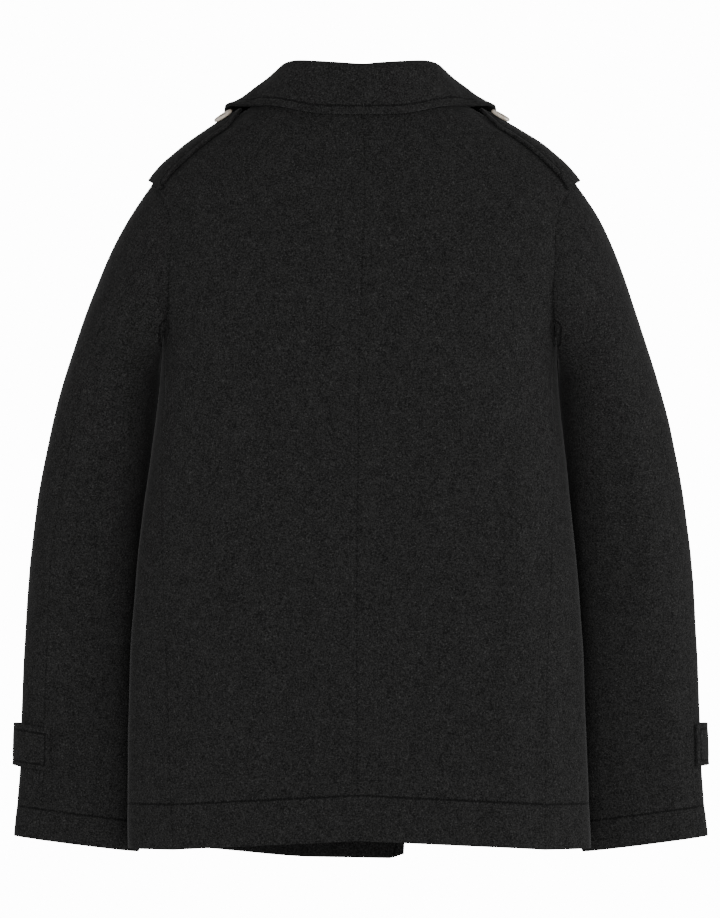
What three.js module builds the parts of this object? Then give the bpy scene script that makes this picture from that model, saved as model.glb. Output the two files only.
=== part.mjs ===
import * as THREE from 'three';

// A double-breasted wool pea coat, filled out as if worn. Millimetres, +Z up, +Y the back,
// +X the wearer's left. The origin is the middle of the back neck, where collar and back meet.

const CLOTH = 3; // thickness of the melton
const SEAM_GAP = 0.3; // between two pieces that are sewn together
const LAY_GAP = 0.8; // under a piece that lies on another one
const WALL_CLEARANCE = 2; // between a sleeve and the side of the coat

const DEGREE = Math.PI / 180;

// Level sections of the body of the coat. half is the half width, back and front are where the
// section meets the middle plane, centre is where it is widest, square is its exponent (2 is an
// ellipse) and lean is how far the section stands to the wearer's left.
const BODY = [
  { z: 14, half: 80, back: 64, front: -42, centre: 0, square: 2.0, lean: 0 },
  { z: 0, half: 101, back: 72, front: -50, centre: 0, square: 2.0, lean: 0.5 },
  { z: -24, half: 141.5, back: 83, front: -60, centre: 0, square: 2.0, lean: -1.5 },
  { z: -52, half: 183, back: 94, front: -72, centre: 0, square: 2.0, lean: -3.5 },
  { z: -84, half: 213.5, back: 104, front: -84, centre: 0, square: 2.05, lean: -3.5 },
  { z: -106, half: 220, back: 110, front: -92, centre: 2, square: 2.15, lean: -3.2 },
  { z: -135, half: 221, back: 116, front: -101, centre: 5, square: 2.35, lean: -2.5 },
  { z: -170, half: 218, back: 121, front: -108, centre: 9, square: 2.5, lean: -1 },
  { z: -205, half: 209, back: 123, front: -113, centre: 13, square: 2.5, lean: 0.3 },
  { z: -256, half: 197, back: 124, front: -119, centre: 17, square: 2.5, lean: 1.5 },
  { z: -348, half: 206, back: 118, front: -118, centre: 18, square: 2.5, lean: 2.5 },
  { z: -448, half: 218, back: 110, front: -113, centre: 18, square: 2.5, lean: 4 },
  { z: -548, half: 226, back: 107, front: -110, centre: 18, square: 2.5, lean: 4 },
  { z: -683, half: 231, back: 108, front: -108, centre: 16, square: 2.45, lean: 3 },
  { z: -760, half: 233, back: 111, front: -108, centre: 15, square: 2.4, lean: 1 },
];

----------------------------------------

■ Exercise requirements
Print the material above verbatim, first line through the line containing "const DEGREE = Math.PI / 180;", both included.

■ Output of the task
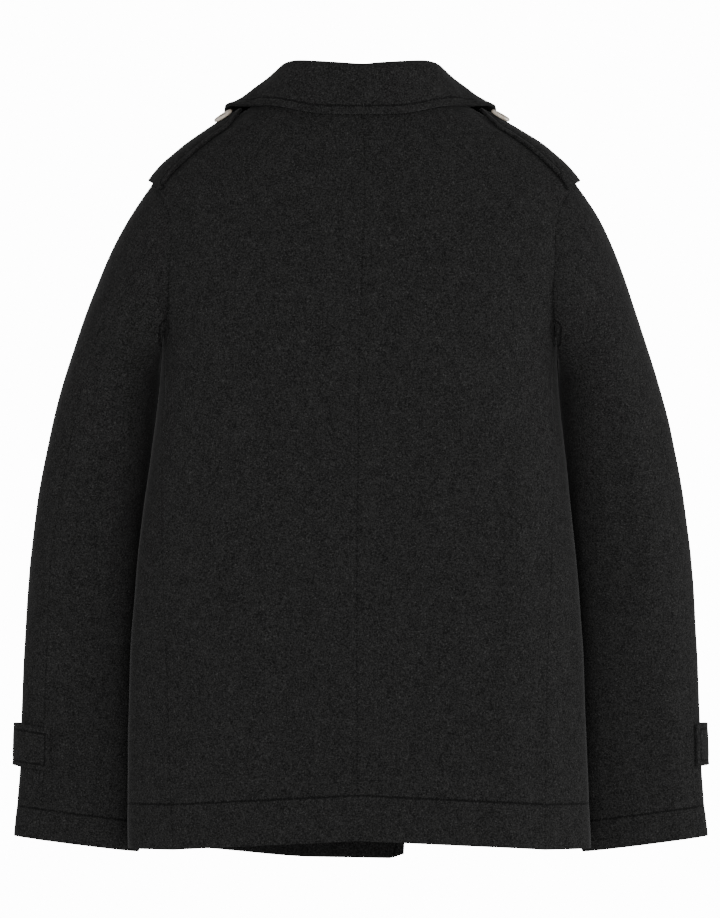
What three.js module builds the parts of this object? Then give the bpy scene script that makes this picture from that model, saved as model.glb. Output the two files only.
=== part.mjs ===
import * as THREE from 'three';

// A double-breasted wool pea coat, filled out as if worn. Millimetres, +Z up, +Y the back,
// +X the wearer's left. The origin is the middle of the back neck, where collar and back meet.

const CLOTH = 3; // thickness of the melton
const SEAM_GAP = 0.3; // between two pieces that are sewn together
const LAY_GAP = 0.8; // under a piece that lies on another one
const WALL_CLEARANCE = 2; // between a sleeve and the side of the coat

const DEGREE = Math.PI / 180;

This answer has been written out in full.